Taken together, the pattern that emerged is that psychology research tends to underreport failed experimental manipulations, measures that didn’t pan out, and smaller effects. This should come as no surprise to almost anyone who has spent much time around psychology researchers or the researchers themselves who have tried to publish null findings (or, in fact, have tried to publish almost anything). Data is often messy and uncooperative, and people are less interested in reading about the things that didn’t work out (unless they’re placed in the proper contexts, where failures to find effects can actually be considered meaningful, such as when you’re trying to provide evidence against a theory). Nevertheless, the result of such selective reporting on what appears to be a fairly large scale is that the overall trustworthiness of reported psychology research dips ever lower, one false-positive at a time.

So what can be done about this issue? One suggestion that is often tossed around is the prospect that researchers should register their work in advance, making it clear what analyses they will be conducting and what predictions they have made. This was (sort of) the case in the present data, and Franco et al (2016) endorse this option. It allows people to assess research as more of a whole than just relying on the published accounts of it. While that’s a fine suggestion, it only goes so far to improving the state of the literature. Specifically, it doesn’t really help the problem of journals not publishing null findings in the first place, nor does it necessarily disallow researchers from doing post-hoc analyses of their data either and turning up additional false positives. What is perhaps a more ambitious way of alleviating these problems that comes to mind would be to collectively change the way journals accept papers for publication. In this alternate system, researchers would submit an outline of their article to a journal before the research is conducted, making clear (a) what their manipulations will be, (b) what their outcome measures will be, and (c) what statistical analyses they will undertake. Then, and this is important, before either the researcher or the journals know what the results will be, the decision will be made to publish the paper or not. This would allow null results to make their way into mainstream journals while also allowing the researchers to build up their own resumes if things don’t work out well. In essence, it removes some of the incentives for researchers to cheat statistically. The assessment of the journals will then be based not on whether interesting results emerged, but rather on whether a sufficiently important research question had been asked.

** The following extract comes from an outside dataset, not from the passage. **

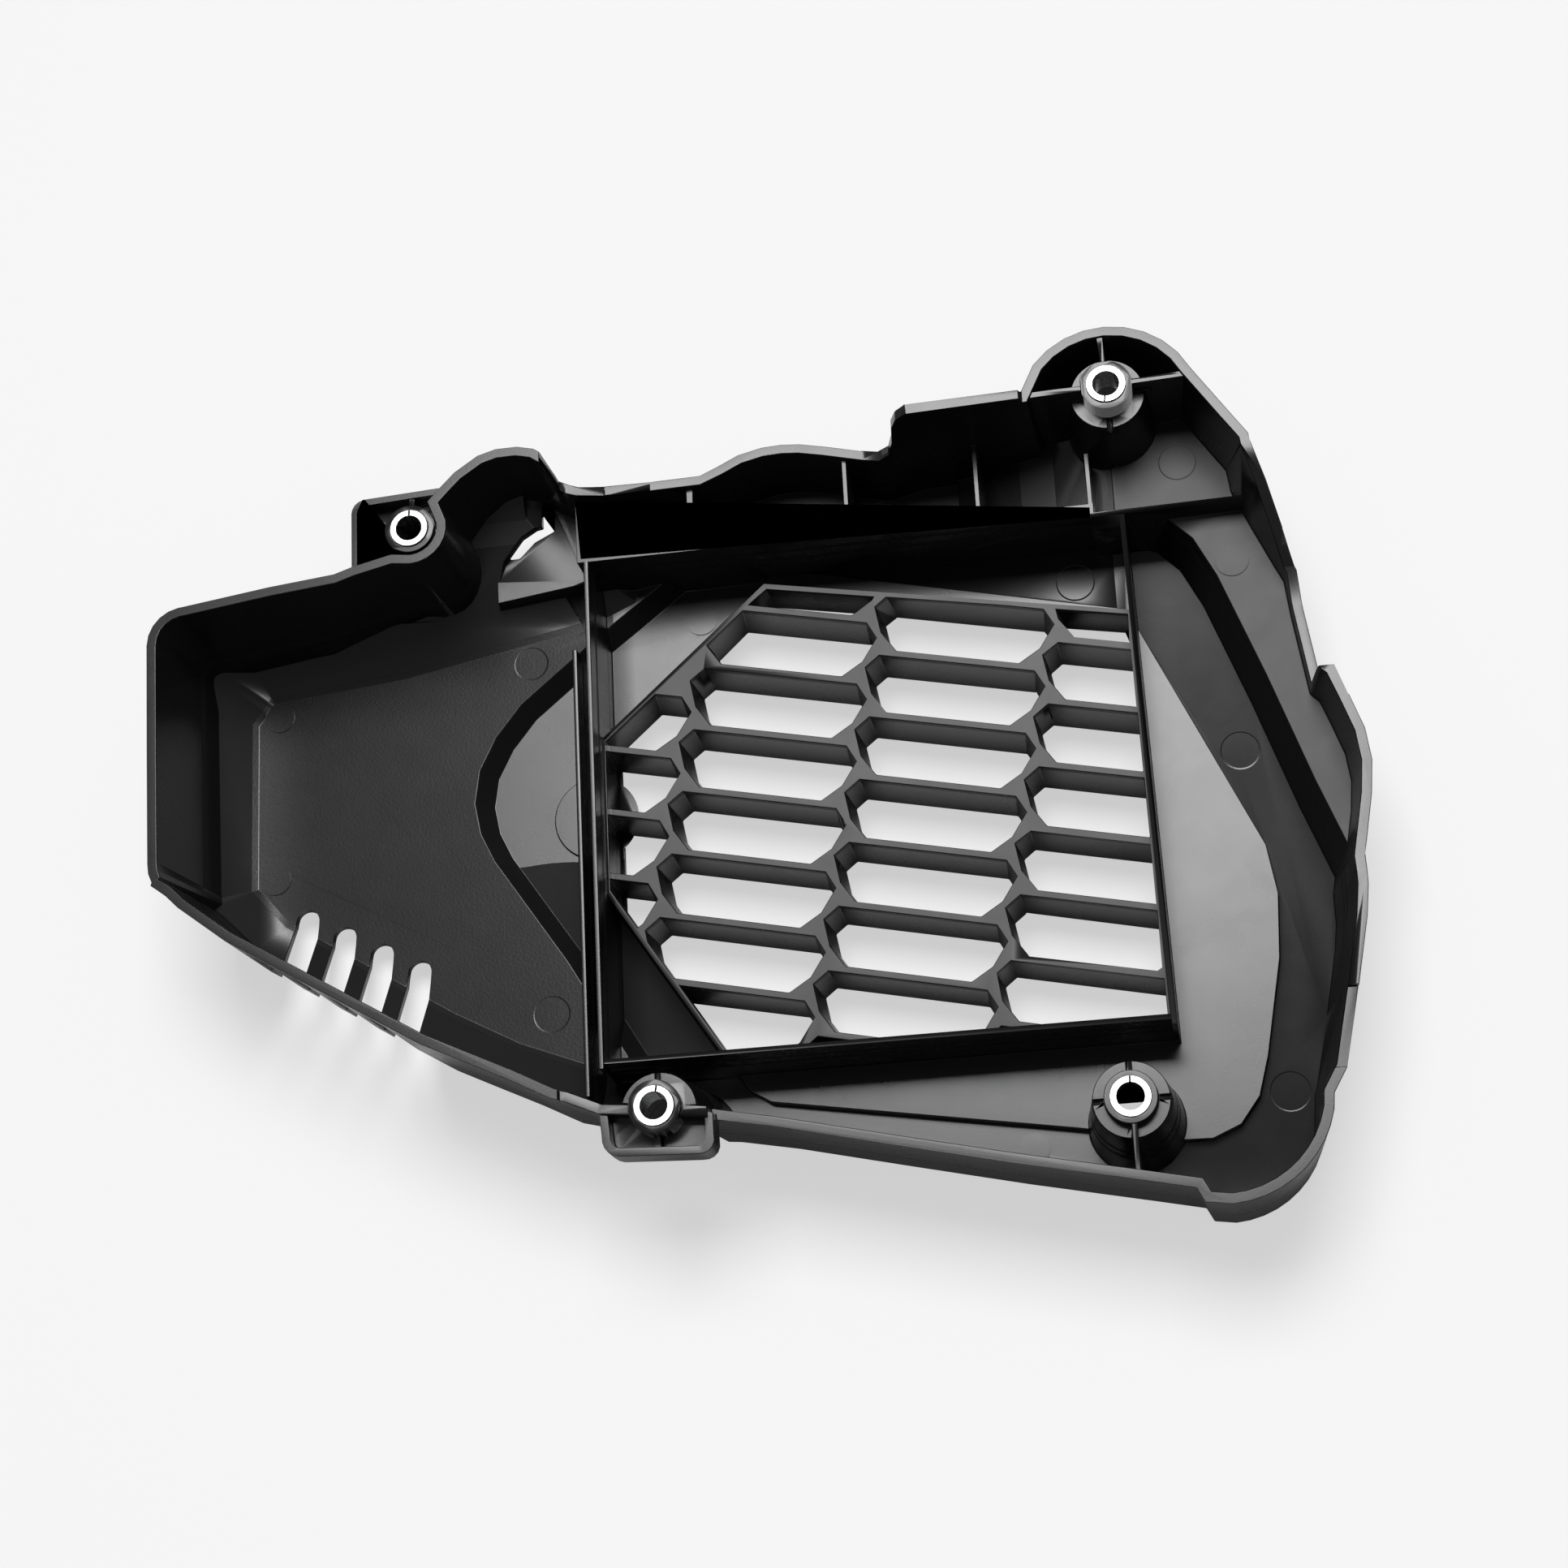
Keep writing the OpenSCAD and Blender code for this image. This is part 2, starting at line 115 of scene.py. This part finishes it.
def new_material(name):
    material = bpy.data.materials.new(name)
    material.use_nodes = True
    material.node_tree.nodes.clear()
    return material, material.node_tree


def finish_material(tree, surface):
    output = tree.nodes.new("ShaderNodeOutputMaterial")
    tree.links.new(surface.socket, output.inputs["Surface"])


print("shader helpers ready")

# %% [markdown]
# ## The black plastic
#
# Engine-side plastic is left as it comes from the tool: black all through, with the satin sheen of a
# polished mould. Its colour hardly changes, so what the eye reads is the gloss. Two slow noises make
# the sheen uneven, as resin that cools at different speeds does, and a very fine one gives the grain.
# The broad face at the narrow end comes from a coarser part of the tool, so it is duller. The channel
# beside the grille's panel falls a few degrees away from it, which a slow ramp of height stands for.

# %% Satin black polypropylene
FACE_HEIGHT = (0.0070, 0.0083)
FACE_RIGHT = -0.036
FACE_FALL = 0.1
CHANNEL_TOP = 0.0032
CHANNEL_LEFT = 0.088
CHANNEL_FALL = 0.17
LEDGE_HEIGHT = (0.0200, 0.0222)
BAR_HEIGHT = (0.0150, 0.0174)
CORNER_RIGHT = 0.004
CORNER_TOP = -0.012
CORNER_FOOT = -0.056
CORNER_FALL = 0.2
GATE_LEFT = -0.080
GATE_LINE = -0.004


def black_plastic():
    material, tree = new_material("black_moulding")
    place = Wire.node(tree, "ShaderNodeTexCoord", output="Object")
    x = Wire.node(tree, "ShaderNodeSeparateXYZ", {}, {0: place}, "X")
    y = Wire.node(tree, "ShaderNodeSeparateXYZ", {}, {0: place}, "Y")
    z = Wire.node(tree, "ShaderNodeSeparateXYZ", {}, {0: place}, "Z")
    clouds = Wire.node(tree, "ShaderNodeTexNoise", {}, {"Vector": place, "Scale": 22.0, "Detail": 4.0, "Roughness": 0.6}, "Fac")
    patches = Wire.node(tree, "ShaderNodeTexNoise", {}, {"Vector": place, "Scale": 120.0, "Detail": 3.0, "Distortion": 0.8}, "Fac")
    grain = Wire.node(tree, "ShaderNodeTexNoise", {}, {"Vector": place, "Scale": 1500.0, "Detail": 2.0}, "Fac")
    on_face = (z > FACE_HEIGHT[0]) * (z < FACE_HEIGHT[1]) * (x < FACE_RIGHT)
    on_ledge = (z > LEDGE_HEIGHT[0]) * (z < LEDGE_HEIGHT[1])
    on_bars = (z > BAR_HEIGHT[0]) * (z < BAR_HEIGHT[1]) * (x > FACE_RIGHT)
    in_corner = (z < BAR_HEIGHT[0]) * (x > FACE_RIGHT) * (x < CORNER_RIGHT) * (
        y < CORNER_TOP) * (y > CORNER_FOOT)
    by_gate = (z < FACE_HEIGHT[0]) * (x > GATE_LEFT) * (x < FACE_RIGHT) * (y < GATE_LINE + clouds * 0.004)
    in_channel = (z < CHANNEL_TOP) * (x > CHANNEL_LEFT)
    roughness = 0.19 + clouds * 0.1 + patches * 0.05 + on_face * 0.06 + on_ledge * 0.22 + on_bars * 0.2
    height = grain * (0.000006 + on_face * 0.00002) + in_channel * y * CHANNEL_FALL + on_face * x * FACE_FALL + (
        in_corner + by_gate) * y * CORNER_FALL
    bump = Wire.node(tree, "ShaderNodeBump", {}, {"Strength": 1.0, "Distance": 1.0, "Height": height}, "Normal")
    surface = Wire.node(tree, "ShaderNodeBsdfPrincipled", {}, {
        "Base Color": (0.01, 0.01, 0.0108, 1), "Roughness": roughness, "Normal": bump, "IOR": 1.5})
    finish_material(tree, surface)
    return material


plastic = black_plastic()
print("material:", plastic.name)

# %% [markdown]
# ## The zinc plate
#
# Bright zinc is a thin coat on rolled steel. It mirrors its surroundings, with a fine brushed haze from
# the rolling, so it is a metal with a low roughness that one noise breaks up.

# %% Bright zinc on steel
def zinc_plate():
    material, tree = new_material("zinc_plate")
    place = Wire.node(tree, "ShaderNodeTexCoord", output="Object")
    haze = Wire.node(tree, "ShaderNodeTexNoise", {}, {"Vector": place, "Scale": 900.0, "Detail": 3.0}, "Fac")
    surface = Wire.node(tree, "ShaderNodeBsdfPrincipled", {}, {
        "Base Color": (0.6, 0.61, 0.62, 1), "Metallic": 1.0, "Roughness": 0.2 + haze * 0.14})
    finish_material(tree, surface)
    return material


zinc = zinc_plate()
print("material:", zinc.name)

# %% [markdown]
# ## The moulding itself
#
# A moulded edge is never quite sharp: the tool leaves a small radius that catches the light. The CAD
# mesh is loose triangles, so a copy is merged, its flat stretches are joined into single faces, and a
# narrow bevel goes round every real edge.

# %% A merged copy of the shell
def deselect_all():
    bpy.ops.object.select_all(action="DESELECT")


def copy_of(node, name):
    deselect_all()
    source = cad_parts[node]
    piece = source.copy()
    piece.data = source.data.copy()
    piece.name = name
    bpy.context.scene.collection.objects.link(piece)
    piece.select_set(True)
    bpy.context.view_layer.objects.active = piece
    return piece


def merge_and_flatten(piece, merge=0.00001, flat_degrees=0.1):
    bpy.ops.object.mode_set(mode="EDIT")
    bpy.ops.mesh.select_all(action="SELECT")
    bpy.ops.mesh.remove_doubles(threshold=merge)
    bpy.ops.mesh.dissolve_limited(angle_limit=math.radians(flat_degrees))
    bpy.ops.object.mode_set(mode="OBJECT")


moulding = copy_of("guard_shell", "moulding")
merge_and_flatten(moulding)
print("moulding faces after merging:", len(moulding.data.polygons))

# %% Soft edges
LEAST_EDGE = 0.0006
LEAST_CORNER = math.radians(14)


def mark_edges(piece, degrees):
    mesh = bmesh.new()
    mesh.from_mesh(piece.data)
    weight = mesh.edges.layers.float.new("bevel_weight_edge")
    narrow = {corner.vert for face in mesh.faces for corner in face.loops if corner.calc_angle() < LEAST_CORNER}
    marked = 0
    for edge in mesh.edges:
        bends = edge.is_manifold and edge.calc_face_angle(0.0) > math.radians(degrees)
        if bends and edge.calc_length() > LEAST_EDGE and not narrow.intersection(edge.verts):
            edge[weight] = 1.0
            marked += 1
    surface = BVHTree.FromBMesh(mesh)
    mesh.to_mesh(piece.data)
    mesh.free()
    return marked, surface


def pull_back(piece, surface, farthest):
    pulled = 0
    for corner in piece.data.vertices:
        nearest, _, _, gap = surface.find_nearest(corner.co)
        if gap > farthest:
            corner.co = nearest
            pulled += 1
    return pulled


def soften(piece, width, degrees=28, steps=1):
    marked, surface = mark_edges(piece, degrees)
    bevel = piece.modifiers.new("soft_edges", "BEVEL")
    bevel.width = width
    bevel.segments = steps
    bevel.limit_method = "WEIGHT"
    bevel.use_clamp_overlap = False
    bpy.ops.object.modifier_apply(modifier=bevel.name)
    pulled = pull_back(piece, surface, width)
    bpy.ops.object.shade_smooth_by_angle(angle=math.radians(50))
    flat_first = piece.modifiers.new("flat_faces_stay_flat", "WEIGHTED_NORMAL")
    flat_first.mode = "FACE_AREA"
    flat_first.keep_sharp = True
    bpy.ops.object.modifier_apply(modifier=flat_first.name)
    print(piece.name, "edges softened:", marked, "corners pulled back:", pulled)


soften(moulding, 0.0002)
print("moulding faces after softening:", len(moulding.data.polygons))

# %% Dress the moulding
def dress(piece, material, node):
    piece.data.materials.clear()
    piece.data.materials.append(material)
    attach(piece, "root")
    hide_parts(node)


dress(moulding, plastic, "guard_shell")

# %% [markdown]
# ## The collars
#
# Each collar is a strip of steel rolled round and plated, with a soft inner and outer edge. The strip's
# ends don't quite meet, so a thin box is cut out of the finished ring where the seam lies.

# %% The seam of a rolled collar
SEAM_WIDTH = 0.00045


def cut_seam(collar, node, degrees):
    low, high = (Vector(corner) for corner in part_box(node))
    turn = math.radians(degrees)
    reach = high.x - low.x
    out = Vector((math.cos(turn), math.sin(turn), 0)) * (reach / 2)
    deselect_all()
    bpy.ops.mesh.primitive_cube_add(size=1, location=(low + high) / 2 + out, rotation=(0, 0, turn),
                                    scale=(reach / 2, SEAM_WIDTH, reach * 3))
    cutter = bpy.context.object
    bpy.ops.object.transform_apply(location=True, rotation=True, scale=True)
    deselect_all()
    collar.select_set(True)
    bpy.context.view_layer.objects.active = collar
    seam = collar.modifiers.new("seam", "BOOLEAN")
    seam.operation = "DIFFERENCE"
    seam.object = cutter
    bpy.ops.object.modifier_apply(modifier=seam.name)
    bpy.data.objects.remove(cutter)


# %% Four collars
for place, seam_at in (("upper_left", 88), ("upper_right", 262), ("lower_left", 80), ("lower_right", 88)):
    node = "collar_" + place
    collar = copy_of(node, "bush_" + place)
    merge_and_flatten(collar, flat_degrees=0.2)
    soften(collar, 0.00045, degrees=60, steps=3)
    cut_seam(collar, node, seam_at)
    dress(collar, zinc, node)
    print(collar.name, len(collar.data.polygons), "faces")

# %% [markdown]
# ## Floor, camera and light
#
# The guard lies on a white table. The floor's colour makes the background pale, not more light, and it
# still takes the object's shadow. One broad soft light hangs above and behind, so level faces shine and
# walls that face the camera stay dark.

# %% White floor
def white_floor():
    material, tree = new_material("white_floor")
    path = Wire.node(tree, "ShaderNodeLightPath", output="Is Camera Ray")
    place = Wire.node(tree, "ShaderNodeTexCoord", output="Object")
    toward_lamp = Wire.node(tree, "ShaderNodeSeparateXYZ", {}, {0: place}, "Y")
    paper = Wire.node(tree, "ShaderNodeBsdfDiffuse", {}, {"Color": (0.8, 0.8, 0.8, 1)})
    glow = Wire.node(tree, "ShaderNodeEmission", {}, {"Color": (1, 1, 1, 1), "Strength": 0.578 - toward_lamp * 0.14})
    seen_paper = Wire.node(tree, "ShaderNodeBsdfDiffuse", {}, {"Color": (0.34, 0.34, 0.34, 1)})
    seen = Wire.node(tree, "ShaderNodeAddShader", {}, {0: glow, 1: seen_paper})
    finish_material(tree, Wire.node(tree, "ShaderNodeMixShader", {}, {0: path, 1: paper, 2: seen}))
    return material


deselect_all()
bpy.ops.mesh.primitive_plane_add(size=6, location=(0, 0, -0.0004))
floor = bpy.context.object
floor.name = "floor"
bpy.ops.object.transform_apply(location=True, rotation=True, scale=True)
floor.data.materials.append(white_floor())

# %% Soft light
def soft_light(name, place, target, width, height, power):
    lamp = bpy.data.lights.new(name, "AREA")
    lamp.shape = "RECTANGLE"
    lamp.size = width
    lamp.size_y = height
    lamp.energy = power
    light = bpy.data.objects.new(name, lamp)
    light.location = place
    light.rotation_euler = (Vector(target) - Vector(place)).to_track_quat("-Z", "Y").to_euler()
    bpy.context.scene.collection.objects.link(light)
    return light


key = soft_light("softbox", (0.04, 0.65, 1.6), (0.02, 0.0, 0.0), 0.92, 0.8, 30)
world = bpy.data.worlds.new("studio")
world.use_nodes = True
world.node_tree.nodes["Background"].inputs["Color"].default_value = (1, 1, 1, 1)
world.node_tree.nodes["Background"].inputs["Strength"].default_value = 0.16
bpy.context.scene.world = world

# %% Camera
lens = bpy.data.cameras.new("camera")
lens.sensor_width = 36
lens.lens = 68.94
camera = bpy.data.objects.new("camera", lens)
right = Vector((0.98578, -0.04887, -0.16075))
up = Vector((0.09526, 0.95070, 0.29513))
back = right.cross(up)
camera.matrix_world = Matrix((
    (right.x, up.x, back.x, 0.10508),
    (right.y, up.y, back.y, -0.21098),
    (right.z, up.z, back.z, 0.69050),
    (0, 0, 0, 1)))
bpy.context.scene.collection.objects.link(camera)
bpy.context.scene.camera = camera
bpy.context.scene.view_settings.view_transform = "Standard"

Which is good, considering how often real, strong results seem to show up

There are some downsides to that suggestion, however. For one, the plan would take some time to enact even if everyone was on board. Journals would need to accept a paper for publication weeks or months in advance of the paper itself actually being completed. This would pose some additional complications for journals inasmuch as researchers will occasionally fail to complete the research at all, in timely manner, or submit sub-par papers not worthy of print quite yet, leaving possible publication gaps. Further, it will sometimes mean that an issue of a journal goes out without containing any major advancements to the field of psychological research (no one happened to find anything this time), which might negatively affect the impact factor of the journals in question. Indeed, that last part is probably the biggest impediment to making major overhauls to the publication system that’s currently in place: most psychology research probably won’t work out all that well, and that will probably mean fewer people ultimately interested in reading about and citing it. While it is possible, I suppose, that null findings would actually be cited at similar rates to positive ones, that remains to be seen, and in the absence of that information I don’t foresee journals being terribly interested in changing their policies and taking that risk.

References: Franco, A., Malhotra, N., & Simonovits, G. (2016). Underreporting in psychology experiments: Evidence from a study registry. Social Psychological & Personality Science, 7, 8-12.